Amazon is going through yet another round of layoffs, reports Computerworld, and once again the company’s devices-and-services division appears to be bearing the brunt of it. The layoffs will primarily affect the team working on Alexa, the Amazon voice assistant that drives the company’s Echo smart speakers and other products.
“Several hundred roles are impacted,” the company said in a statement, “a relatively small percentage of the total number of people in the Devices business who are building great experiences for our customers.”
Amazon says these layoffs result from “discontinue[d] initiatives” that have been discarded as the company invests more resources in generative AI products; the company didn’t specify exactly which initiatives were being discontinued. Amazon hasn’t released an AI-powered version of Alexa yet, but it showed “an early preview” of its efforts in September, “based on a new large language model that’s been custom-built and specifically optimized for voice interactions.”

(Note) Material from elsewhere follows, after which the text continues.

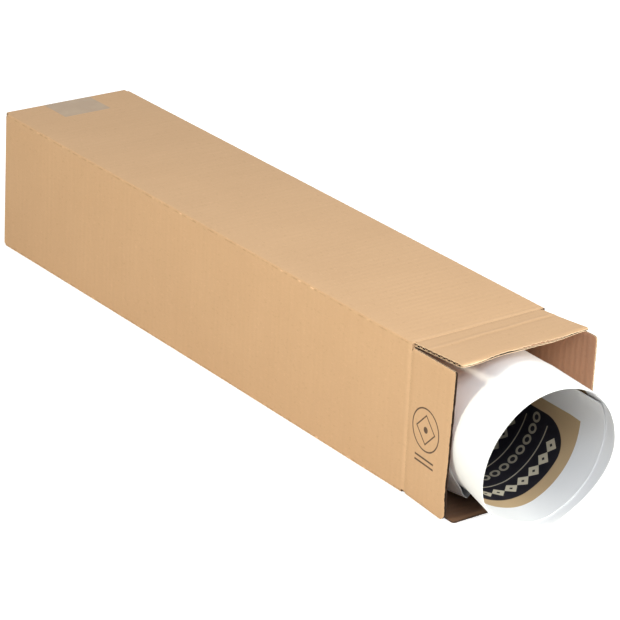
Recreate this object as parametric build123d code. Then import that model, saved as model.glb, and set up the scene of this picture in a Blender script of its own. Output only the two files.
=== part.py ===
from math import cos, radians, sin
import os

from build123d import *

os.makedirs("parts", exist_ok=True)

# A long square mailing carton of single-wall corrugated board lies on one side.
# Its mouth faces -Y with four flaps open, its far end is folded shut and taped,
# and a loosely rolled print stands out of the mouth. +Z is up, +X is to the right
# as one looks into the mouth, and the origin is the centre of the bottom face.

# The carton's inside, and the board that it is folded from
inside_width = 130.0
inside_height = 126.0
inside_length = 615.0
board = 3.0
fold_radius = 2.4
liner = 0.4
medium = 0.4
flute_pitch = 6.3
turn_share = 1 / 6
overrun = 5.0

outer_width = inside_width + 2 * board
outer_height = inside_height + 2 * board
body_length = inside_length + 2 * board
mouth_y = -body_length / 2
closed_y = body_length / 2
inner_end_y = closed_y - 2 * board

# Slots that part the flaps at the four corners
slot_side = 2.7
slot_top = 5.0
slot_bottom = 4.0
slot_depth = 3.5

# Flaps at the mouth: their length, free corners, score and the angle each one stands open
flap_length = 60.0
top_flap_corner = 1.5
bottom_flap_corner = 4.0
right_flap_corner = 3.0
left_flap_top_corner = 2.0
left_flap_bottom_corner = 10.0
crease_gap = 0.6
score_width = 1.2
second_score_place = 16.0
second_score_width = 3.0
second_score_depth = 0.25
top_flap_angle = 3.5
left_flap_angle = 4.0
right_flap_angle = 8.7

# Closed end: seams between the folded flaps, and the tab that joins the blank to itself
outer_seam = 2.0
inner_seam = 6.0
tab_width = 32.0
tab_board = 2.4
tab_end_slope = 9.0
tab_setback = 14.0

# Strip of tape over the closed end
tape_width = 50.0
tape_leg = 38.0
tape_thickness = 0.2

# Rolled print: the sheet, how far apart its turns lie, and where its inner edge is
paper = 0.4
turn_pitch = 1.3
half_turns = 5
sheet_length = 610.0
inner_edge_angle = 52.0
inner_edge_trim = 18.0
roll_rest_gap = 0.3
roll_side_gap = 0.3
roll_slack = 2.8
roll_reach = 120.5
roll_flare = 1.7
roll_lean = 7.0
rim_lean = 9.0
rim_height = 0.8
roll_radius = min(inside_width, inside_height) / 2 - roll_slack

# How far the sheet's front edge stands back at each half turn, from the inner edge out
edge_setbacks = [11.0, 21.5, 1.5, 1.5, 28.0, 66.0]


def front_plane(y):
    """Plane across the carton at y, seen from the mouth: its x is +X and its y is +Z."""
    return Plane(origin=(0, y, 0), x_dir=(1, 0, 0), z_dir=(0, -1, 0))


def block(low, high):
    """Box between two corners."""
    sizes = [b - a for a, b in zip(low, high)]
    middle = [(a + b) / 2 for a, b in zip(low, high)]
    return Pos(*middle) * Box(*sizes)


def tape_section(inset):
    """Closed outline in Y and Z around the closed end, inset from the outer faces."""
    leg_y = closed_y - tape_leg
    end_y = closed_y - inset
    low = inset
    high = outer_height - inset
    bend = fold_radius - inset
    turn = bend * (1 - cos(radians(45)))
    top = Line((leg_y, high), (end_y - bend, high))
    top_bend = ThreePointArc((end_y - bend, high), (end_y - turn, high - turn), (end_y, high - bend))
    end = Line((end_y, high - bend), (end_y, low + bend))
    low_bend = ThreePointArc((end_y, low + bend), (end_y - turn, low + turn), (end_y - bend, low))
    bottom = Line((end_y - bend, low), (leg_y, low))
    back = Line((leg_y, low), (leg_y, high))
    return make_face(Curve() + [top, top_bend, end, low_bend, bottom, back])


def closing_tape():
    """One strip of tape from the top, over the closed end and under the bottom."""
    band = tape_section(0) - tape_section(tape_thickness)
    return extrude(Plane.YZ * band, amount=tape_width / 2, both=True)


def channel(middle, wide_z, narrow_z):
    """One gap of the fluted core: wide at its liner, and round where the core turns."""
    wide = (flute_pitch - 2 * medium) / 2
    narrow = medium
    flank_z = narrow_z + (wide_z - narrow_z) * turn_share
    flank = narrow + (wide - narrow) * turn_share
    left = [(middle - flank, flank_z), (middle - wide, wide_z)]
    right = [(middle + wide, wide_z), (middle + flank, flank_z)]
    sides = Polyline(*left, *right)
    turn = ThreePointArc((middle + flank, flank_z), (middle, narrow_z), (middle - flank, flank_z))
    return make_face(Curve() + [*sides.edges(), turn])


def core_section(start, length):
    """Every gap of the core along a board that lies under y from start to start + length."""
    step = flute_pitch / 2
    high = -liner
    low = liner - board
    gaps = []
    for row in range(int((length - flute_pitch) / step)):
        middle = start + flute_pitch / 2 + (row + 0.5) * step
        if row % 2:
            gaps.append(channel(middle, high, low + medium))
        else:
            gaps.append(channel(middle, low, high - medium))
    return Sketch() + gaps


def tube_body():
    """The folded blank without its mouth flaps: four panels, the tab and the closed end."""
    shell = block(
        (-outer_width / 2, mouth_y, 0),
        (outer_width / 2, closed_y - board, outer_height),
    )
    shell = fillet(shell.edges().filter_by(Axis.Y), fold_radius)
    side_folds = shell.edges().filter_by(Axis.Z).group_by(Axis.Y)[-1]
    shell = fillet(side_folds, fold_radius)
    shell -= block(
        (-inside_width / 2, mouth_y - overrun, board),
        (inside_width / 2, inner_end_y, board + inside_height),
    )
    # the two inner flaps leave a narrow seam between them
    shell -= block(
        (-inner_seam / 2, inner_end_y - overrun, board),
        (inner_seam / 2, closed_y, board + inside_height),
    )
    # the two outer flaps fold over them from the top and the bottom
    flap_half = outer_width / 2 - slot_side
    outer_flaps = block((-flap_half, closed_y - board, 0), (flap_half, closed_y, outer_height))
    outer_flaps = fillet(outer_flaps.edges().filter_by(Axis.X).group_by(Axis.Y)[-1], fold_radius)
    outer_flaps -= block(
        (-outer_width, closed_y - board - overrun, (outer_height - outer_seam) / 2),
        (outer_width, closed_y + overrun, (outer_height + outer_seam) / 2),
    )
    # their core shows at their side edges, as on the mouth flaps
    closed_length = (outer_height - outer_seam) / 2 - board
    core = extrude(Plane.YZ * core_section(0, closed_length), amount=flap_half, both=True)
    upright = Pos(0, closed_y, outer_height - board) * Rot(-90, 0, 0) * core
    outer_flaps -= upright
    outer_flaps -= mirror(upright, about=Plane.XY.offset(outer_height / 2))
    body = shell + outer_flaps
    # the tab stands up inside the right panel and is glued to it
    tab_x = inside_width / 2 - tab_board
    tab_low = mouth_y + tab_setback
    tab_high = inner_end_y - tab_setback
    outline = Polyline(
        (tab_low, board),
        (tab_low + tab_end_slope, board + tab_width),
        (tab_high - tab_end_slope, board + tab_width),
        (tab_high, board),
        close=True,
    )
    body += extrude(Plane.YZ.offset(tab_x) * make_face(outline), amount=tab_board)
    # slots run a little way into the body at its four corners
    for side in (-1, 1):
        inner_x = side * (outer_width / 2 - slot_side)
        far_x = side * (outer_width / 2 + overrun)
        slot_x = sorted((inner_x, far_x))
        notch_y = (mouth_y - overrun, mouth_y + slot_depth)
        for slot_z in ((outer_height - board, outer_height + overrun), (-overrun, board)):
            low, high = zip(slot_x, notch_y, slot_z)
            body -= block(low, high)
    return body - closing_tape()


def flap(low_side, high_side, low_corner, high_corner, second_score):
    """A flap with its hinge line on the X axis, its outer face up, and its free edge at -Y."""
    root = -crease_gap / 2
    tip = root - flap_length
    score = [(root - score_width, -board), (root, score_width - board)]
    outline = Polyline((root, 0), (tip, 0), (tip, -board), *score, close=True)
    section = make_face(outline) - core_section(tip, flap_length)
    if second_score:
        groove = Polyline(
            (root - second_score_place - second_score_width / 2, 0),
            (root - second_score_place, -second_score_depth),
            (root - second_score_place + second_score_width / 2, 0),
            close=True,
        )
        section -= make_face(groove)
    sheet = extrude(Plane.YZ.offset(low_side) * section, amount=high_side - low_side)
    # the two free corners are rounded, each by its own radius
    middle = (low_side + high_side) / 2
    plan = Pos(middle, root) * Rectangle(high_side - low_side, 2 * flap_length)
    plan = fillet(plan.vertices().group_by(Axis.X)[0].sort_by(Axis.Y)[0], low_corner)
    plan = fillet(plan.vertices().group_by(Axis.X)[-1].sort_by(Axis.Y)[0], high_corner)
    return sheet & extrude(Plane.XY.offset(-board - overrun) * plan, amount=board + 2 * overrun)


def mouth_flaps():
    """The four open flaps, each hung from its own crease at the mouth."""
    half_width = outer_width / 2
    hinge_y = mouth_y - crease_gap / 2
    middle = outer_height / 2
    across = half_width - slot_side
    top = flap(-across, across, top_flap_corner, top_flap_corner, True)
    bottom = Rot(0, 180, 0) * flap(-across, across, bottom_flap_corner, bottom_flap_corner, False)
    # a side flap is made lying, then stood up about the length of the carton
    left_low, left_high = slot_bottom - middle, middle - slot_top
    left = flap(left_low, left_high, left_flap_bottom_corner, left_flap_top_corner, False)
    left = Rot(0, 0, -left_flap_angle) * Rot(0, -90, 0) * left
    right = flap(-left_high, -left_low, right_flap_corner, right_flap_corner, False)
    right = Rot(0, 0, right_flap_angle) * Rot(0, 90, 0) * right
    return {
        "top_flap": Pos(0, hinge_y, outer_height) * Rot(-top_flap_angle, 0, 0) * top,
        "bottom_flap": Pos(0, hinge_y, 0) * bottom,
        "left_flap": Pos(-half_width, hinge_y, middle) * left,
        "right_flap": Pos(half_width, hinge_y, middle) * right,
    }


def roll_stations():
    """Places along the roll: y, the sideways shift, the outer radius and the lowest height."""
    seat = board + roll_rest_gap
    shift = roll_radius + roll_side_gap - inside_width / 2
    rim_y = mouth_y - roll_reach
    tip_y = mouth_y - flap_length - crease_gap
    past = (tip_y - mouth_y) / (rim_y - mouth_y)
    return [
        (mouth_y, shift, roll_radius, seat),
        (tip_y, shift - past * roll_lean, roll_radius + past * roll_flare, seat),
        (rim_y, shift - rim_lean, roll_radius + roll_flare, rim_height),
    ]


def half_turn_place(number, station):
    """Centre and outer radius of one half turn, counted from the inside, at one station."""
    shift, radius, low = station[1:]
    own_radius = radius - (half_turns - 1 - number) * turn_pitch / 2
    out = Vector(cos(radians(inner_edge_angle)), sin(radians(inner_edge_angle)))
    centre = Vector(shift, low + radius)
    if number % 2:
        centre += out * (turn_pitch / 2)
    return centre, own_radius, out


def half_turn_section(number, station):
    """Band of paper through one half turn, drawn across the roll."""
    centre, radius, out = half_turn_place(number, station)
    start = out if number % 2 == 0 else -out
    side = Vector(start.Y, -start.X)
    inner = radius - paper
    # the innermost half turn begins at the sheet's own edge, past where the turns join
    trim = radians(inner_edge_trim) if number == 0 else 0
    begin = start * cos(trim) + side * sin(trim)
    outer_arc = ThreePointArc(centre + begin * radius, centre + side * radius, centre - start * radius)
    inner_arc = ThreePointArc(centre + begin * inner, centre + side * inner, centre - start * inner)
    ends = [
        Line(centre + begin * radius, centre + begin * inner),
        Line(centre - start * radius, centre - start * inner),
    ]
    return front_plane(station[0]) * make_face(Curve() + [outer_arc, inner_arc, *ends])


def half_turn(number):
    """One half turn of the sheet, its two ends cut where the sheet's edges run."""
    stations = roll_stations()
    sections = [half_turn_section(number, station) for station in stations]
    length_inside = sheet_length - roll_reach + max(edge_setbacks)
    band = extrude(sections[0], amount=length_inside, dir=(0, 1, 0))
    band += loft(sections, ruled=True)
    centre, radius, out = half_turn_place(number, stations[-1])
    start = out if number % 2 == 0 else -out
    across = Vector(start.Y, 0, -start.X)
    along = Vector(start.X, 0, start.Y)
    middle = Vector(centre.X, mouth_y - roll_reach, centre.Y)
    first = middle + along * radius + Vector(0, edge_setbacks[number], 0)
    last = middle - along * radius + Vector(0, edge_setbacks[number + 1], 0)
    slope = (last - first).normalized()
    normal = across.cross(slope)
    if normal.Y < 0:
        normal = -normal
    front = Plane(origin=first, x_dir=across, z_dir=normal)
    rear = Plane(origin=first + Vector(0, sheet_length, 0), x_dir=across, z_dir=normal)
    band = split(band, bisect_by=front, keep=Keep.TOP)
    return split(band, bisect_by=rear, keep=Keep.BOTTOM)


def rolled_print():
    """The rolled sheet: a spiral of half turns whose edges stand back from turn to turn."""
    roll = half_turn(0)
    for number in range(1, half_turns):
        roll = roll + half_turn(number)
    return roll


pieces = {"tube_body": tube_body(), "closing_tape": closing_tape(), "rolled_print": rolled_print()}
pieces.update(mouth_flaps())
for name, piece in pieces.items():
    export_step(piece, f"parts/{name}.step")
    box = piece.bounding_box()
    print(name, len(piece.solids()), round(piece.volume), box.min, box.max)
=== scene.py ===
import math

import bpy
import numpy as np
from mathutils import Matrix, Vector


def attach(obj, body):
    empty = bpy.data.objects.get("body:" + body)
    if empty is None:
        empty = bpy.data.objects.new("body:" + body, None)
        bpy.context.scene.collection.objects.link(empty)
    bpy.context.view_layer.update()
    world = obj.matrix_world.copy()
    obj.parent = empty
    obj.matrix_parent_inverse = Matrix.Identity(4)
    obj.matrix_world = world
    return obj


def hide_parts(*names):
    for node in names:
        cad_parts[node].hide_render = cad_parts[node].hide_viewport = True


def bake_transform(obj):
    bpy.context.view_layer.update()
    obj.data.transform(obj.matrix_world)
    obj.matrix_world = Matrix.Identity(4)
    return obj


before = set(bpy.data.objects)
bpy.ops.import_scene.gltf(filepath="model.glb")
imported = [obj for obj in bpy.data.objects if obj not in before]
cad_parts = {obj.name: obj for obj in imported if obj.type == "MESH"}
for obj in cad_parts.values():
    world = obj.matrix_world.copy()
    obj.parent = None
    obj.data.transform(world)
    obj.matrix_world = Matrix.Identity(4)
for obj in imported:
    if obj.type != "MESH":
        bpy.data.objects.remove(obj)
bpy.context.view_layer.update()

# Camera: a long lens a little above the carton, turned 37 degrees off its
# length, and rolled by the few degrees that the photograph was tilted.
azimuth, elevation, roll_turn = (math.radians(a) for a in (-37.1266, 23.1732, 2.4639))
aim = Vector((-0.00823, -0.09698, 0.068))
camera_distance = 2.50976
sensor_width, lens_length = 36.0, 170.623
nearest_seen, farthest_seen = 0.05, 50.0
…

So far, Amazon has promised faster response times, the ability to talk to Alexa without saying “Alexa” first, and a more conversational chat mode.
Amazon has always had trouble making money from Alexa, which was said to lose as much as $10 billion in 2022. Amazon’s Echo devices have been successful—analysts at Statista say that Amazon controls around two-thirds of the smart speaker market in the US as of January 2023, and the assistant is said to get “a billion interactions a week.” But the hardware is sold at cost, and people interact with Alexa mainly to play music or check the weather, not to spend money on Amazon or anywhere else.